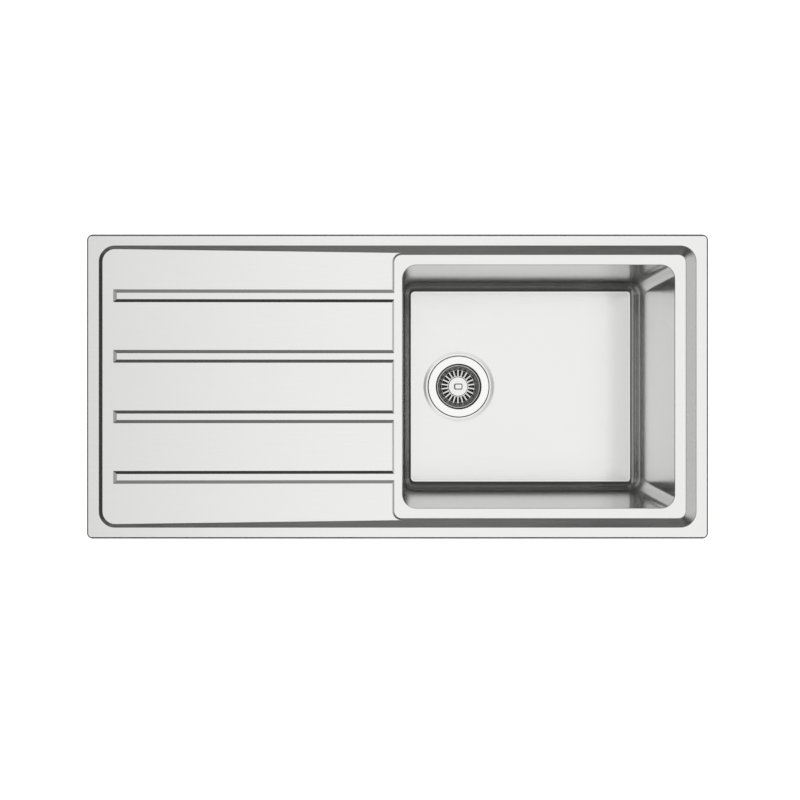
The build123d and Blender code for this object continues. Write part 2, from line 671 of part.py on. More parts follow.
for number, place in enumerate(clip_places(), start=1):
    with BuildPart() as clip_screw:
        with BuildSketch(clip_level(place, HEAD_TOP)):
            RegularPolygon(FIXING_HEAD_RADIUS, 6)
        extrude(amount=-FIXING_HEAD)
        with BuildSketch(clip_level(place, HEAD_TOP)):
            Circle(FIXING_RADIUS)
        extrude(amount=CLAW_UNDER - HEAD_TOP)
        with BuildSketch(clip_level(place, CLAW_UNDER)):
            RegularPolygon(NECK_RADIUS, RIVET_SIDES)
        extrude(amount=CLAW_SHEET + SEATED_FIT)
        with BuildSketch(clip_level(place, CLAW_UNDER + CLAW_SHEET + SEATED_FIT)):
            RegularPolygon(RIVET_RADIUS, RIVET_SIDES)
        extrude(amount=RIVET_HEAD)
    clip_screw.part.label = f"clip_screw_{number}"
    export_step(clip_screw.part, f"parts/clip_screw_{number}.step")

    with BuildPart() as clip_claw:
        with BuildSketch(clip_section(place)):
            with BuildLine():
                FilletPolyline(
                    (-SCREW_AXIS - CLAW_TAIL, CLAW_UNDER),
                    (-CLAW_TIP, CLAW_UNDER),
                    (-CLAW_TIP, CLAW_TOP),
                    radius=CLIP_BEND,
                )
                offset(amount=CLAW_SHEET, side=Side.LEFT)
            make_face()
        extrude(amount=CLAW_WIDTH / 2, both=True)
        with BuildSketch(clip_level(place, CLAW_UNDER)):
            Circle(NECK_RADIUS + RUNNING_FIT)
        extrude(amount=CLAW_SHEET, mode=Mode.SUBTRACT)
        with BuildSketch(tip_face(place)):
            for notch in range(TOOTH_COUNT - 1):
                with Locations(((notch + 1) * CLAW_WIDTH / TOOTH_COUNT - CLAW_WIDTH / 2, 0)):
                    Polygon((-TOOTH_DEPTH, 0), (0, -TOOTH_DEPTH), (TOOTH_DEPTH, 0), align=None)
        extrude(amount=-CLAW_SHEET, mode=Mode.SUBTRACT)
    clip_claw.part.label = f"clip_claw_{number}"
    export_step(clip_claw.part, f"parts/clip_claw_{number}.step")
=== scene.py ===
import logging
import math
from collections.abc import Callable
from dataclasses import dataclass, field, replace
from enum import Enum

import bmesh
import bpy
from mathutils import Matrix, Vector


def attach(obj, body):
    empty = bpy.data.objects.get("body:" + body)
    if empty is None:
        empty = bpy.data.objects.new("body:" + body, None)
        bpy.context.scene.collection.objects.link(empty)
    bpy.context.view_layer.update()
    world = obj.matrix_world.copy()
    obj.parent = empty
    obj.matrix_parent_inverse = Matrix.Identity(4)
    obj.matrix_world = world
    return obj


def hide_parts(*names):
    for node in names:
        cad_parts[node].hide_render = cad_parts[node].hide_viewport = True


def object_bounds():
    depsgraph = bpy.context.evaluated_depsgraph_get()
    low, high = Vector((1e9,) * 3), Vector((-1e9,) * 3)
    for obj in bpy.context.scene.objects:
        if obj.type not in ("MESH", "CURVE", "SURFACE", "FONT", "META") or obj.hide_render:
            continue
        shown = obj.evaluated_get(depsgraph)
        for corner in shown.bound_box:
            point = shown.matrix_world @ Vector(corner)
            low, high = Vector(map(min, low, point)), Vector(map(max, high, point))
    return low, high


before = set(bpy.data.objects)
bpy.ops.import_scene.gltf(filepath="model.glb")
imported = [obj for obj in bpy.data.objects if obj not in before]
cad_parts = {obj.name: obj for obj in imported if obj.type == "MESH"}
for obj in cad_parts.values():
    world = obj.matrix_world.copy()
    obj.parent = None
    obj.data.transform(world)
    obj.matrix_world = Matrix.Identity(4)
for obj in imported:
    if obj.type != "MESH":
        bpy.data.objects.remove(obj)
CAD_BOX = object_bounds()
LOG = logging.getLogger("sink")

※

_Your task_:
Both the line with "extrude(amount=-CLAW_SHEET, mode=Mode.SUBTRACT)" and the line with "obj.parent = empty" belong in the answer; write them out exactly, with every line between.

_Result of this task_:
        extrude(amount=-CLAW_SHEET, mode=Mode.SUBTRACT)
    clip_claw.part.label = f"clip_claw_{number}"
    export_step(clip_claw.part, f"parts/clip_claw_{number}.step")
=== scene.py ===
import logging
import math
from collections.abc import Callable
from dataclasses import dataclass, field, replace
from enum import Enum

import bmesh
import bpy
from mathutils import Matrix, Vector


def attach(obj, body):
    empty = bpy.data.objects.get("body:" + body)
    if empty is None:
        empty = bpy.data.objects.new("body:" + body, None)
        bpy.context.scene.collection.objects.link(empty)
    bpy.context.view_layer.update()
    world = obj.matrix_world.copy()
    obj.parent = empty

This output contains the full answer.